#### Supplied material
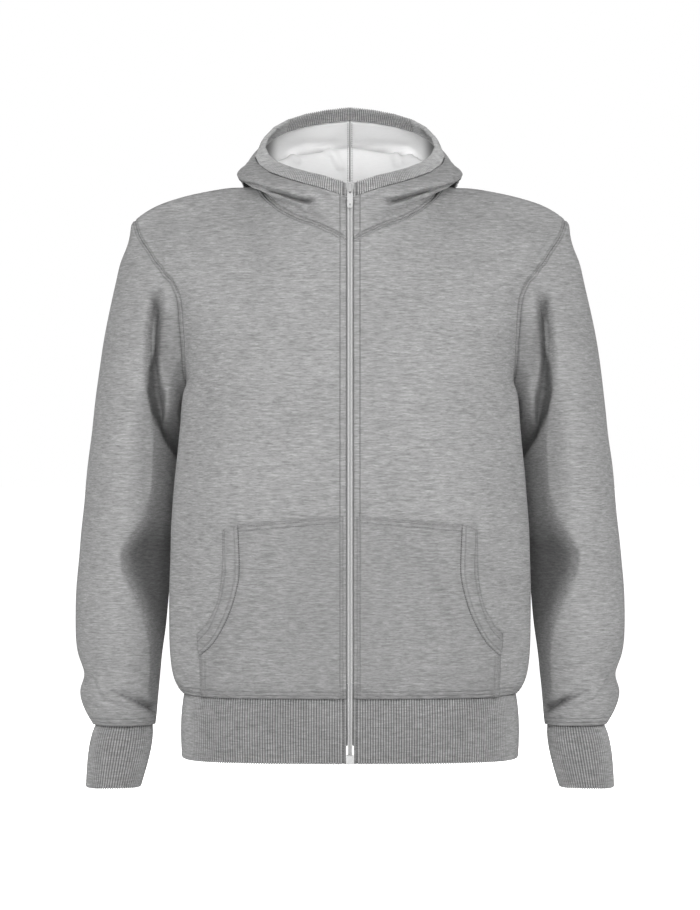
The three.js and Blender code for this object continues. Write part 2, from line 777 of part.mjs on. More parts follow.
// The hood's binding, a folded band of rib along the free edge from zip to zip
const bindingSeam = [...hoodRight[HOOD_ROWS], ...hoodLeft[HOOD_ROWS].slice(1)];
const bindingEdge = [
  ...hoodEdgePoints,
  ...hoodEdgePoints.slice(0, -1).reverse().map((point) => new THREE.Vector3(-point.x, point.y, point.z)),
];
const bindingNormals = bindingSeam.map((point) => seamNormals.get(placeKey(point)).clone().normalize());
const bindingChain = chainReader(bindingSeam);
const bindingLow = bindingSeam.map((point, i) => (
  point.clone().addScaledVector(bindingEdge[i].clone().sub(point).normalize(), BINDING_CLEAR)
));
addPiece('hood_binding', ribbedBand({
  low: (f) => bindingChain.read(f, bindingLow),
  high: (f) => bindingChain.read(f, bindingEdge),
  outward: (f) => bindingChain.read(f, bindingNormals).normalize(),
  ribs: Math.round((bindingChain.total * BINDING_SPREAD) / RIB_PITCH),
  plain: PLAIN_END / bindingChain.total,
  insideFractions: bindingChain.fractions,
  wall: BINDING_WALL,
  closed: false,
}), RIBBED);

// Solid joins and cuts
function toSolid(geometry) {
  const position = geometry.getAttribute('position');
  return new wasm.Manifold(new wasm.Mesh({
    numProp: 3,
    vertProperties: new Float32Array(position.array),
    triVerts: new Uint32Array(geometry.getIndex().array),
  }));
}

function fromSolid(solid, sideways = 1) {
  const { vertProperties, triVerts, numProp } = solid.getMesh();
  const points = [];
  for (let i = 0; i < vertProperties.length; i += numProp) {
    const [x, y, z] = vertProperties.subarray(i, i + 3);
    points.push(new THREE.Vector3(sideways * x, y, z));
  }
  const triangles = [];
  for (let i = 0; i < triVerts.length; i += 3) {
    triangles.push([triVerts[i], triVerts[i + 1], triVerts[i + 2]]);
  }
  return closedGeometry(points, triangles);
}

// An extruded outline, placed by a function of its two flat directions and its depth
function extruded(outline, depth, place, holes = []) {
  const shape = new THREE.Shape(outline.map(([u, w]) => new THREE.Vector2(u, w)));
  shape.holes = holes;
  const flat = new THREE.ExtrudeGeometry(shape, { depth, bevelEnabled: false, curveSegments: 8 });
  flat.deleteAttribute('normal');
  flat.deleteAttribute('uv');
  const merged = mergeVertices(flat, 1e-4);
  const position = merged.getAttribute('position');
  const points = [];
  for (let i = 0; i < position.count; i += 1) {
    points.push(place(position.getX(i), position.getY(i), position.getZ(i)));
  }
  const index = merged.getIndex().array;
  const triangles = [];
  for (let i = 0; i < index.length; i += 3) {
    triangles.push([index[i], index[i + 1], index[i + 2]]);
  }
  return closedGeometry(points, triangles);
}

// The pockets: cut from a wall that lies on the front, just clear of it
function smoothOutline(points, steps) {
  return curvePoints(points.map(([x, z]) => [x, 0, z]), steps).map((point) => [point.x, point.z]);
}
const frontNormals = sharedNormals(frontRight);
const pocketRows = frontRight.slice(0, POCKET_ROWS);
const pocketNormals = frontNormals.slice(0, POCKET_ROWS);
function wallOnFront(thickness) {
  const outer = offsetGrid(pocketRows, pocketNormals, GAP + thickness);
  const inner = offsetGrid(pocketRows, pocketNormals, GAP);
  return toSolid(wallGeometry(outer, inner, false));
}
function cutOnFront(outline, thickness) {
  const cutter = toSolid(extruded(outline, CUTTER_DEPTH, (u, w, depth) => new THREE.Vector3(u, -depth, w)));
  return wallOnFront(thickness).intersect(cutter);
}
const seamCurve = smoothOutline(pocketSeam, 10);
const openingCurve = smoothOutline(pocketOpening, 10);
const seamInside = seamCurve.map(([x, z]) => [x - GAP / 2, z - GAP / 2]);
const seamOutside = seamCurve.map(([x, z]) => [x + GAP / 2, z + GAP / 2]);
const pocketOutline = [
  pocketTop[0],
  ...seamInside,
  [pocketSideFoot[0] - GAP, HEM_SEAM_Z + GAP],
  [pocketTop[0][0], HEM_SEAM_Z + GAP],
];
const bandOutline = [...seamOutside, ...[...openingCurve].reverse()];
const pocketSolid = cutOnFront(pocketOutline, POCKET_THICKNESS);
const bandSolid = cutOnFront(bandOutline, BAND_THICKNESS);
for (const [suffix, side] of [['right', 1], ['left', -1]]) {
  addPiece(`pocket_${suffix}`, fromSolid(pocketSolid, side), POCKET_CLOTH);
  addPiece(`pocket_band_${suffix}`, fromSolid(bandSolid, side), CLOTH);
}

// The zip follows the centre front, at the same levels as the rows beside it
function zipFrame(z) {
  const y = readTable(zipLine, 'z', z, 'y');
  const aboveZ = Math.min(z + ZIP_SLOPE_REACH, ZIP_TOP_Z);
  const belowZ = Math.max(z - ZIP_SLOPE_REACH, HEM_BOTTOM_Z);
  const lean = readTable(zipLine, 'z', aboveZ, 'y') - readTable(zipLine, 'z', belowZ, 'y');
  const outward = new THREE.Vector3(0, belowZ - aboveZ, lean).normalize();
  return { point: new THREE.Vector3(0, y, z), outward };
}
function zipStrip(levels, halfWidth, proud) {
  const column = (depth) => levels.map((z) => {
    const { point, outward } = zipFrame(z);
    const middle = point.addScaledVector(outward, -depth);
    return [-halfWidth, halfWidth].map((x) => new THREE.Vector3(x, middle.y, z));
  });
  return wallGeometry(column(-proud), column(WALL + TAPE_CLEAR + TAPE_THICKNESS), false);
}
const rowLevels = [...frontRight, ...hoodRight.slice(1)].map((row) => row[0].z);
const chainLevels = [BOX_TOP_Z + GAP, CHAIN_EXTRA_Z, ...rowLevels, ZIP_TOP_Z];
addPiece('zip_chain', zipStrip(chainLevels, CHAIN_HALF_WIDTH, CHAIN_PROUD), TAPE);
addPiece('zip_box', zipStrip([HEM_BOTTOM_Z, BOX_TOP_Z], BOX_HALF_WIDTH, BOX_PROUD), METAL);

// Each half of the zip's tape lies behind its front and the hood above it, from the
// panels' own points moved in
const tapeRows = [...frontRight, ...hoodRight.slice(1)].map((row) => [
  new THREE.Vector3(CHAIN_HALF_WIDTH + GAP, row[0].y, row[0].z),
  row[0].clone(),
  row[0].clone().lerp(row[1], TAPE_REACH),
]);
const tapeNormals = [...sharedNormals(frontRight), ...sharedNormals(hoodRight).slice(1)].map((row) => [
  row[0],
  row[0],
  row[0].clone().lerp(row[1], TAPE_REACH).normalize(),
]);
const tapeFace = offsetGrid(tapeRows, tapeNormals, -WALL - TAPE_CLEAR);
const tapeBack = offsetGrid(tapeRows, tapeNormals, -WALL - TAPE_CLEAR - TAPE_THICKNESS);
for (const row of [...tapeFace, ...tapeBack]) {
  row[0].x = CHAIN_HALF_WIDTH + GAP;
}
addPiece('zip_tape_right', wallGeometry(tapeFace, tapeBack, false), TAPE);
addPiece('zip_tape_left', wallGeometry(mirrorGrid(tapeFace), mirrorGrid(tapeBack), false), TAPE);

// The slider rests at the top of the chain. Its face leans with the zip.
const sliderFrame = zipFrame(TAB_AXIS_Z);
const sliderGroup = new THREE.Group();
sliderGroup.position.copy(sliderFrame.point);
sliderGroup.rotation.x = Math.atan2(-sliderFrame.outward.z, -sliderFrame.outward.y);
hoodie.add(sliderGroup);
const plateBack = CHAIN_PROUD + SLIDER.clear;
const plateFront = plateBack + SLIDER.plate;
const sliderTop = SLIDER.topZ - TAB_AXIS_Z;
const sliderFoot = sliderTop - SLIDER.length;
const plateOutline = [
  [-SLIDER.width / 2 + SLIDER.corner, sliderTop],
  [SLIDER.width / 2 - SLIDER.corner, sliderTop],
  [SLIDER.width / 2, sliderTop - SLIDER.corner],
  [SLIDER.width / 2, sliderTop - SLIDER.length / 3],
  [SLIDER.waist / 2, sliderFoot],
  [-SLIDER.waist / 2, sliderFoot],
  [-SLIDER.width / 2, sliderTop - SLIDER.length / 3],
  [-SLIDER.width / 2, sliderTop - SLIDER.corner],
];
const plate = extruded(plateOutline, SLIDER.plate, (u, w, depth) => (
  new THREE.Vector3(u, -plateBack - depth, w)
));
const bridgeTop = sliderTop - BRIDGE.start;
const bridgeFoot = bridgeTop - BRIDGE.length;
const bridgeHeight = BRIDGE.clear + BRIDGE.bar;
const bridgeOutline = [
  [-BRIDGE.sunk, bridgeTop],
  [bridgeHeight - BRIDGE.corner, bridgeTop],
  [bridgeHeight, bridgeTop - BRIDGE.corner],
  [bridgeHeight, bridgeFoot + BRIDGE.corner],
  [bridgeHeight - BRIDGE.corner, bridgeFoot],
  [-BRIDGE.sunk, bridgeFoot],
  [-BRIDGE.sunk, bridgeFoot + BRIDGE.foot],
  [BRIDGE.clear, bridgeFoot + BRIDGE.foot],
  [BRIDGE.clear, bridgeTop - BRIDGE.foot],
  [-BRIDGE.sunk, bridgeTop - BRIDGE.foot],
];
const bridge = extruded(bridgeOutline, BRIDGE.width, (u, w, depth) => (
  new THREE.Vector3(depth - BRIDGE.width / 2, -plateFront - u, w)
));
addPiece('slider', fromSolid(toSolid(plate).add(toSolid(bridge))), METAL, sliderGroup);

// The pull tab hangs from the bridge by its eye, and turns about the eye's top bar
const tabGroup = new THREE.Group();
const axisDepth = plateFront + BRIDGE.clear / 2;
const axisPlace = new THREE.Vector3(0, -axisDepth, 0)
  .applyEuler(sliderGroup.rotation).add(sliderFrame.point);
tabGroup.position.copy(axisPlace);
hoodie.add(tabGroup);
const tabOutline = [
  [-TAB.neck / 2, TAB.bar / 2],
  [TAB.neck / 2, TAB.bar / 2],
  [TAB.neck / 2, -TAB.eyeLength],
  [TAB.width / 2, -TAB.eyeLength - TAB.shoulder],
  [TAB.width / 2, -TAB.length + TAB.corner],
  [TAB.width / 2 - TAB.corner, -TAB.length],
  [-TAB.width / 2 + TAB.corner, -TAB.length],
  [-TAB.width / 2, -TAB.length + TAB.corner],
  [-TAB.width / 2, -TAB.eyeLength - TAB.shoulder],
  [-TAB.neck / 2, -TAB.eyeLength],
];
const eye = new THREE.Path([
  [-TAB.eyeWidth / 2, -TAB.bar / 2],
  [-TAB.eyeWidth / 2, -TAB.eyeLength],
  [0, -TAB.eyeLength - TAB.eyeTip],
  [TAB.eyeWidth / 2, -TAB.eyeLength],
  [TAB.eyeWidth / 2, -TAB.bar / 2],
].map(([u, w]) => new THREE.Vector2(u, w)));
const hole = new THREE.Path(Array.from({ length: TAB.holeSides }, (unused, index) => {
  const turn = (2 * Math.PI * index) / TAB.holeSides;
  const middle = TAB.holeUp - TAB.length;
  return new THREE.Vector2(-TAB.hole * Math.sin(turn), middle + TAB.hole * Math.cos(turn));
}));
addPiece('pull_tab', extruded(tabOutline, TAB.thickness, (u, w, depth) => (
  new THREE.Vector3(u, TAB.thickness / 2 - depth, w)
), [eye, hole]), METAL, tabGroup);

export default hoodie;
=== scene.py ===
import math
import bmesh
import bpy
import numpy as np
from mathutils import Matrix, Vector, noise
from mathutils.bvhtree import BVHTree
from mathutils.kdtree import KDTree


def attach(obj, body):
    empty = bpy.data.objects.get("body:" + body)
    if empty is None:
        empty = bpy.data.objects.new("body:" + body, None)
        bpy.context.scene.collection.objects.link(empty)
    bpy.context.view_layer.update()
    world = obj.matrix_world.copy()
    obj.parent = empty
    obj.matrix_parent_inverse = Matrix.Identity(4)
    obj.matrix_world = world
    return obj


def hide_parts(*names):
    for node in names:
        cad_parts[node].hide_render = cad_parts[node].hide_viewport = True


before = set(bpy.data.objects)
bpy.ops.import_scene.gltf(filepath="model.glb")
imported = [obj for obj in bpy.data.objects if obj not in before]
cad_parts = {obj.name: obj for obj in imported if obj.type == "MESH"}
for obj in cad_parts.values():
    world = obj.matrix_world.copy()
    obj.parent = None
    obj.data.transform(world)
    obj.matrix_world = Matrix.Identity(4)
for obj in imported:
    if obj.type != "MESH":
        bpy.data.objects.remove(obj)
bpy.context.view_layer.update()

# The floor is a wide pale disc well under the cuffs, because the hoodie is held up by the
# shoulders that it was made for. Soft light comes from all round and from broad lamps at its
# two sides, in front and behind. The camera stands level with the chest, three and a half metres away.
CAMERA_DISTANCE = 3.5
CAMERA_HEIGHT = -0.332
PIXELS_PER_RADIAN = 2867.0
PICTURE_WIDTH = 700
PICTURE_HEIGHT = 910
FLOOR_HEIGHT = -0.95

scene = bpy.context.scene
scene.view_settings.view_transform = "Standard"
scene.view_settings.look = "None"

eye = bpy.data.cameras.new("front_camera")
eye.sensor_fit = "VERTICAL"
eye.sensor_height = 36.0
eye.lens = 36.0 * PIXELS_PER_RADIAN / PICTURE_HEIGHT
eye.clip_end = 60.0
camera = bpy.data.objects.new("front_camera", eye)
camera.location = (0.0, -CAMERA_DISTANCE, CAMERA_HEIGHT)
camera.rotation_euler = (math.pi / 2, 0.0, 0.0)
scene.collection.objects.link(camera)
scene.camera = camera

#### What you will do
Search the data for "return". Copy every matching line.

#### Final result
  return new wasm.Manifold(new wasm.Mesh({
  return closedGeometry(points, triangles);
  return closedGeometry(points, triangles);
  return curvePoints(points.map(([x, z]) => [x, 0, z]), steps).map((point) => [point.x, point.z]);
  return toSolid(wallGeometry(outer, inner, false));
  return wallOnFront(thickness).intersect(cutter);
  return { point: new THREE.Vector3(0, y, z), outward };
    return [-halfWidth, halfWidth].map((x) => new THREE.Vector3(x, middle.y, z));
  return wallGeometry(column(-proud), column(WALL + TAPE_CLEAR + TAPE_THICKNESS), false);
  return new THREE.Vector2(-TAB.hole * Math.sin(turn), middle + TAB.hole * Math.cos(turn));
    return obj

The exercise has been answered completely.